Uma marca de proximidade
Quando foi escolhido, ainda assim ficou surpreso. Acredita que a opção deve-se a ser alguém que está “fora dos grandes centros”. A freguesia de onde vem é uma das 20 do concelho de Vila Real, no coração de Trás-os-Montes. Hélder vive e trabalha no município onde nasceu. É professor de Educação Moral e Religiosa, a profissão que sobressaiu do curso de Teologia na Universidade Católica, depois de uma passagem pelo Seminário do Porto. Quis ser padre desde miúdo, influenciado pela avó, que era “um ponto de referência, enquanto cristão-católico-praticante”, zeladora da capela da aldeia. Mas na juventude, “outros valores amorosos se levantaram”. Conheceu a mulher com quem casou e teve quatro filhos.
Quando contou à avó que deixara o seminário, ela compreendeu. “Mas podes continuar a trabalhar na Igreja”, disse-lhe. Foi isso que fez, afinal. Ao longo de toda a sua vida foi um leigo empenhado em “ser cristão e arregaçar as mangas”.
Em novembro, o bispo Joaquim Mendes chamou-o ao Patriarcado de Lisboa, a partir de onde tutela as migrações e ciganos. E nesse mês foi nomeado diretor da Obra da Pastoral dos Ciganos, sucedendo a Francisco Monteiro.
“Quero deixar uma marca de muita proximidade com as comunidades. E por isso pretendo visitar todas as comunidades a nível nacional, em colaboração com as dioceses. Porque embora a Obra seja uma organização da Conferência Episcopal, cada diocese tem a sua própria realidade”, afirma ao DN, considerando que só assim terá uma ideia exata da dimensão que têm, no país. “A verdade é que as comunidades são todas diferentes. Eu já visitei algumas, e posso dizer que a do Fogueteiro, em Setúbal, não tem nada a ver com a de Mouçós, ou do Alentejo”, sublinha. Ainda assim, há problemas comuns: o acesso à habitação, à escola, até a algumas necessidades básicas. “Saúde, habitação e educação são os três pilares em que queremos trabalhar, essencialmente, envolvendo o Governo e os municípios”. “É preciso que quando olham para os bairros sociais e veem lá uma família cigana, a encarem como uma família normal, sem o estigma que ainda está muito presente”, sublinha.
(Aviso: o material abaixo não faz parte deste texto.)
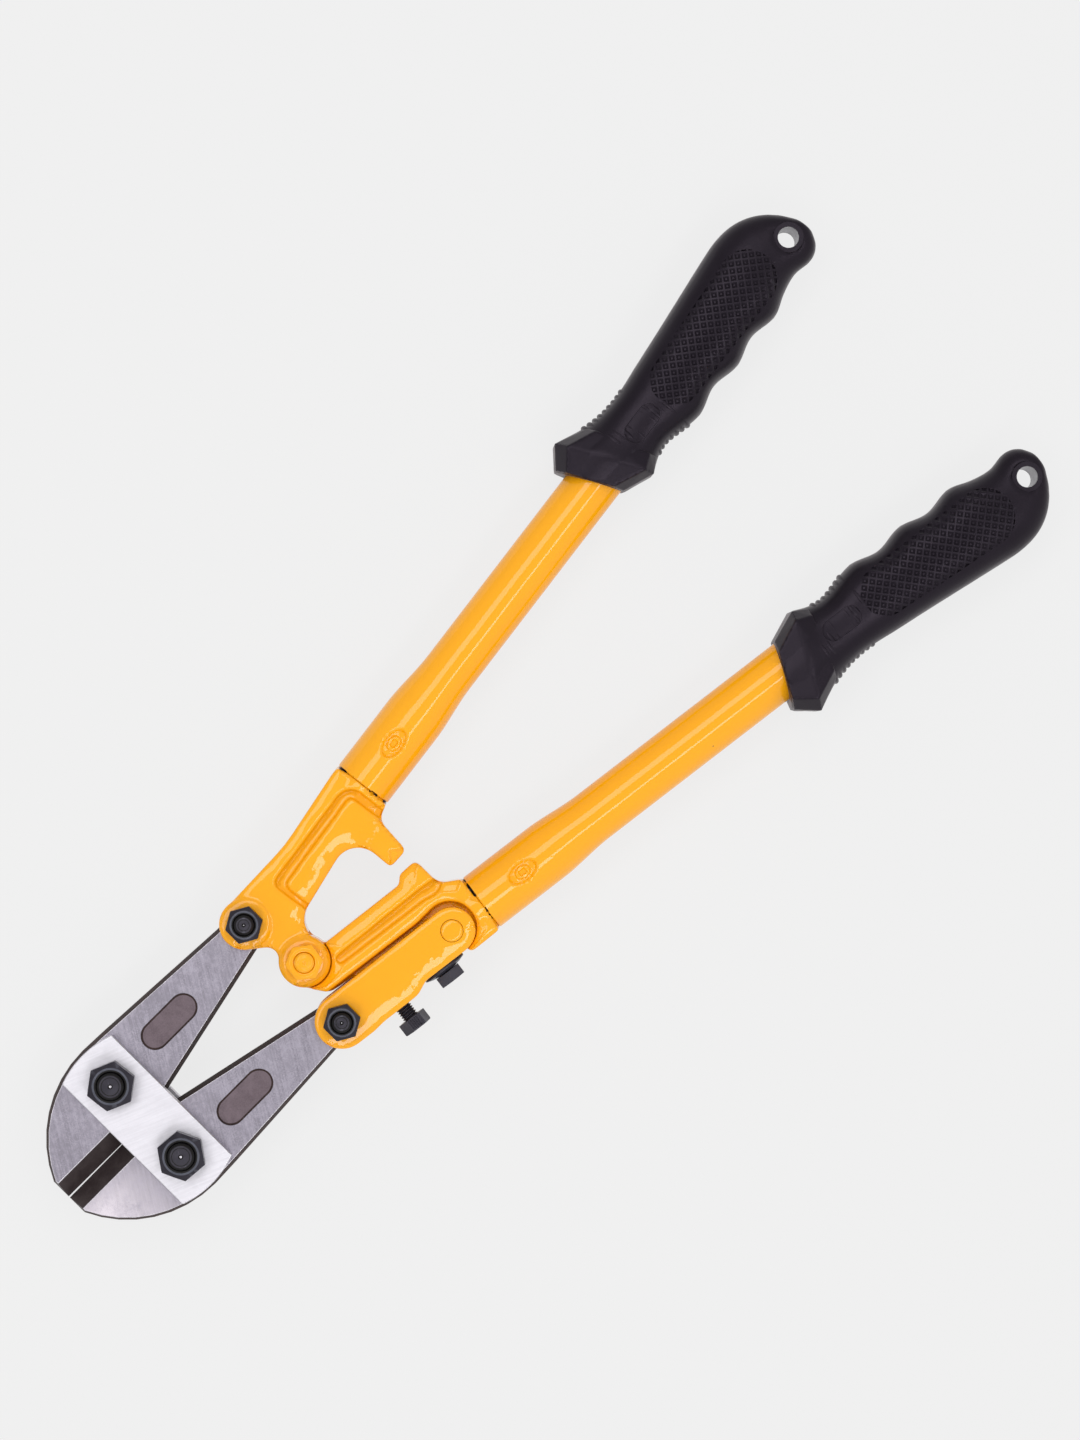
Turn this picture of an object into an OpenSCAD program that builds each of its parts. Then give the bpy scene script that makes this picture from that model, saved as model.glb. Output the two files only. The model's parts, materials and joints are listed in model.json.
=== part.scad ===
// Bolt cutters of the 350 mm class, with compound leverage.
// Two forged jaws hinge between a pair of strap plates. Their tails hinge on two cast handle ends:
// the left tail directly, the right tail through a link that a set screw adjusts.
// Millimetres. The tool lies flat with every pivot upright along Z, its nose toward -Y.

/* [Head] */
// Distance from the centre line to each jaw pivot
jaw_pivot_x = 14.75; // [14.5:0.05:15]
// Distance from the handle pivot forward to the jaw pivots
jaw_pivot_y = 66.3; // [65:0.1:67]
// Distance from the handle pivot forward to the nose
nose_y = 100; // [99:0.5:101]
// Thickness of a jaw
jaw_thickness = 11; // [10:0.5:11]
// How far the forged sides of a jaw lean in from the parting line
jaw_draft = 0.7; // [0.3:0.1:1]
// Width of the ground bevel beside each cutting edge
bevel_width = 5.3; // [4.5:0.1:6]
// Length of a strap plate along the tool
strap_length = 20.8; // [20:0.2:22]
// Width of a strap plate across the tool, at its middle
strap_width = 54.4; // [53:0.2:55]
// Thickness of a strap plate
strap_thickness = 4; // [3.5:0.1:4]

/* [Handle ends] */
// Angle between a handle and the centre line at rest
handle_angle = 7.5; // [7:0.1:8]
// Distance across a handle from the handle pivot to its tail pivot
tail_pivot_x = 21; // [20.5:0.1:21.5]
// Thickness of a cast handle end
casting_thickness = 17.2; // [16:0.2:18]
// Distance across a handle from the handle pivot to the tube axis
tube_axis_x = 18.5; // [18:0.1:19]

/* [Adjuster] */
// Distance along the handle from the handle pivot to the link's rivet
rivet_y = 40.5; // [40:0.1:41]
// Distance along the handle from the handle pivot to the set screw
set_screw_y = 14.8; // [14:0.1:15.5]
// Distance along the handle from the handle pivot to the lock bolt
lock_bolt_y = 31.8; // [31.3:0.1:32.3]

/* [Handles] */
// Outer diameter of a tube where the grip holds it
tube_d = 16.2; // [15.8:0.1:16.4]
// Outer diameter of the widened end of a tube
tube_socket_d = 18.6; // [18:0.1:19]
// Wall of a tube
tube_wall = 1.6; // [1.2:0.1:1.8]
// Bore of the eyelet that a handle hangs by
hang_bore_d = 6.4; // [6:0.1:6.6]

/* [Hidden] */
$fn = 64;

steel_bright = "#b9bbc2";
steel_oxide = "#34363f";
paint = "#ffae2d";
rubber = "#242226";

// Gaps. seat: pieces that are clamped together. running: a turning fit. side: faces that slide past each other.
seat = 0.02;
running = 0.06;
side = 0.1;

// Layers, measured from the middle plane
jaw_half = jaw_thickness / 2;
plate_in = jaw_half + side;
plate_out = plate_in + strap_thickness;
casting_half = casting_thickness / 2;
tongue_half = 5.2;
boss_out = plate_out + 0.2;

// Pivots. tail and rivet are in a handle's own frame, with the handle pivot at its origin.
jaw_pivot = [jaw_pivot_x, -jaw_pivot_y];
tail = [tail_pivot_x, -2];
rivet = [19.5, rivet_y];
tail_at_rest = turned(tail, -handle_angle);

// Fasteners: shank radius, width across flats, head height, nut height
m8 = [4, 13, 5.3, 6.5];
m6 = [3, 10, 4, 5];
m5 = [2.5, 8, 3.2, 4];
thread_proud = 1.1;

// Radii about the pivots
tail_r = 7;
ear_r = 7.7;
boss_r = 7.8;
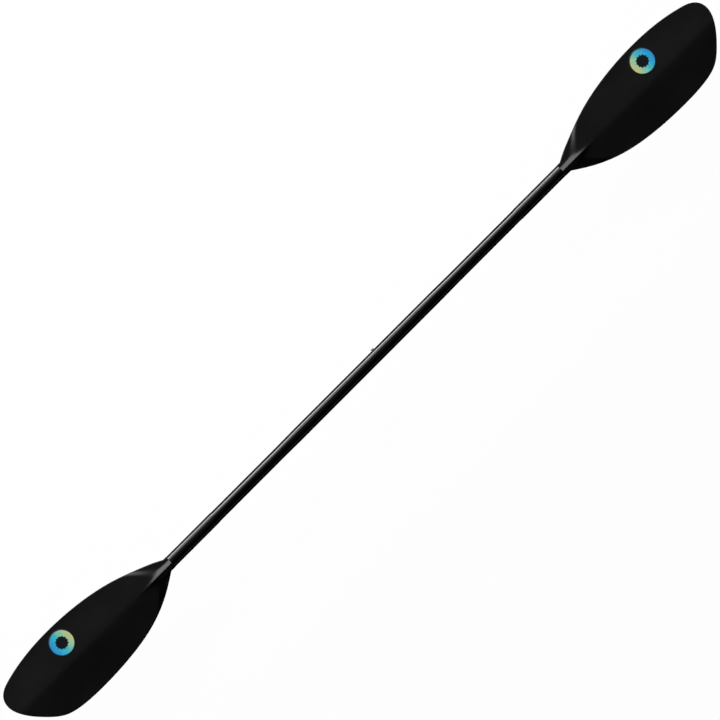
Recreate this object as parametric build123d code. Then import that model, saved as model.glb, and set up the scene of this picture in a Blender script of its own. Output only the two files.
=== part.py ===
"""Two-piece kayak paddle with a push-button ferrule.

Millimetres. The origin is on the shaft's axis, at the seam between the two halves.
+X runs along the shaft towards the right (socket) half, +Y lies in the blades' plane
towards their longer edge, and +Z is the side of the power faces.
"""
from build123d import *
import math
import os

# --- driving dimensions -------------------------------------------------------
PADDLE_LENGTH = 2200.0
BLADE_LENGTH = 484.0
TUBE_RADIUS = 15.0
BORE_RADIUS = 13.2
NECK_X = PADDLE_LENGTH / 2 - BLADE_LENGTH      # where each tube ends and its blade begins

# hand grips: the tube is slightly flattened between these stations
GRIP_START_X = 215.0
GRIP_FULL_X = 270.0
GRIP_STEP_X = 479.0
GRIP_STEP_LENGTH = 6.0
GRIP_HALF_WIDTH = 14.4

# blade plate; a pair of numbers gives the distances from the neck over which a change is spread
COLLAR_HALF_WIDTH = 15.4
UPPER_COLLAR = 9.5                             # straight lengths of the collar's two sides
LOWER_COLLAR = 14.0
SPIGOT_LENGTH = 60.0
SPIGOT_RADIUS = BORE_RADIUS - 0.05
SPIGOT_CHAMFER = 1.5
SPIGOT_CORE_RADIUS = 9.0                       # the moulded spigot is hollow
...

“Se repararmos, quando uma Câmara constrói um bairro social, os ciganos reúnem todos os critérios que ali são enumerados”, enfatiza Hélder Afonso. O certo é que o fenómeno acarreta também alguma “guetização”. E por isso tem insistido tanto para que os ciganos possam construir casas “nas aldeias, onde querem”, para evitar essa separação.
37 mil em Portugal
Os números oficiais dizem que residem em Portugal cerca de 37 mil ciganos, embora algumas organizações apontem para mais de 70 mil. Bruno Gonçalves, vice-presidente da Associação Letras Nómadas, com sede na Figueira da Foz, acredita que o segundo número estará mais próximo da realidade. No seu mais recente livro – Conhece-me antes de me odiares – o educador social dedicou um capítulo à temática da religião.
A maioria professa sobretudo a fé na Igreja Evangélica (com destaque para a Filadélfia), embora no resto do mundo os números digam que os ciganos são maioritariamente muçulmanos.
A Obra Nacional da Pastoral dos Ciganos desempenha um papel que vai muito para lá da religião, com apoio social direto a muitas comunidades. Segundo a organização, será na região da Guarda que se concentra o maior número de ciganos católicos.